The Christian Right is Neither (Christian nor right). See: Matthew 23, Matthew 25, Ezekiel 16:48-50
I needed a good laugh. I suppose as a potential investor, I'm happy to know that his company is woefully unprepared to compete in a rapidly-evolving marketplace. It's kind of surprising to encounter such honesty in this day and age. Of course, he probably doesn't realize that he just admitted his company is woefully unprepared to compete in a rapidly-evolving marketplace, but that's one of the root causes of them being woefully unprepared to compete in this marketplace, isn't it?
I'm trying to teach myself to set people on fire with my mind... Is it hot in here?
Your apparent point, that ISP rates are proportional to population density, is also wrong. Remote areas of Finland and Sweden have very low population density, yet still have more bandwidth and better prices than some large American cities.
Norway here, I just have to gloat a little, since our numbers just spiked (Norwegian) last quarter.
US population density: 32.43 pop./km^2
Norway population density: 15.6 pop./km^2
80,1% of households have fixed broadband
Mean speed: 23.1 Mbit/s
Median speed: 17.8 Mbit/s
No caps on fixed broadband
A few select areas already have gigabit, more are rolling out as new fiber nodes are ready while the old are mostly 100 Mbit/s. Actually one company has said they'll deliver 10 gigabit if anyone is willing to pay ($2300/month) but nobody's taken them up on that offer. If I won big in the lottery that'd be on my list though, lol.
Live today, because you never know what tomorrow brings
To add a bit to this:
Sweden alone is slightly larger than California, and less than a third of the population of California. Or, to compare with the US east coast: Take all of New England, and New York(the state), and Pennsylvania, then add roughly 4k km2 from another state, and you have Sweden. You have a large portion of people in some major metropolitan areas... And then there's a lot of people spread just about everywhere.

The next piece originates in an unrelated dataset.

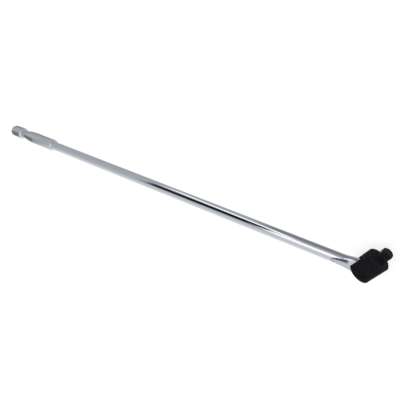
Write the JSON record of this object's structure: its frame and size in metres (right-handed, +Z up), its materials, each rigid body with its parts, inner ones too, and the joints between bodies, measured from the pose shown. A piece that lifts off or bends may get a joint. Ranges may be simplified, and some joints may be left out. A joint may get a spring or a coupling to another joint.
{
  "type": "breaker bar",
  "caption": "Flex-head breaker bar: long chromed round bar with a turned grip and knob, and a black pivoting head with a square drive.",
  "frame": {"origin": "middle of the tool's box seen from above, at the level of the bench under the head", "axes": "+X along the bar from the knob to the head, +Z up, along the pivot pin, +Y to the side that the head is turned to"},
  "size_m": [0.7352, 0.0524, 0.0308],
  "materials": {
    "chrome_plate": "polished",
    "black_oxide": "satin",
    "bearing_steel": "polished",
    "spring_steel": "satin"
  },
  "bodies": {
    "bar": {"shaft": "chrome_plate", "grip_sleeve": "chrome_plate", "end_knob": "chrome_plate"},
    "head": {"drive_head": "black_oxide", "pivot_pin": "black_oxide", "friction_ball": "bearing_steel", "friction_spring": "spring_steel", "retaining_spring": "spring_steel"},
    "retaining_ball": {"retaining_ball": "bearing_steel"}
  },
  "joints": [
    {"name": "head_pivot", "type": "hinge", "parent": "bar", "child": "head", "pos_m": [0.343, -0.01, 0.0154], "axis": [0, 0, 1], "range_deg": [-150, 30]},
    {"name": "ball_press", "type": "slide", "parent": "head", "child": "retaining_ball", "axis": [0.866, -0.5, 0], "range_m": [0, 0.0009], "stiffness_N_per_m": 4000, "springref_m": -0.0015, "deforming": ["retaining_spring"]}
  ]
}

But Sweden has done a heavy investment into municipal and some nationwide infrastructure that companies can rent into to provide service, to the point that you can get fiber connections in places where no US ISP would even think about it.
Such as this place: http://goo.gl/maps/XYkNZ
In that little village almost as far north as you can go in Sweden, with a population of around 300, you can get 100Mb/s symmetrical at a fairly decent price, even by Swedish standards.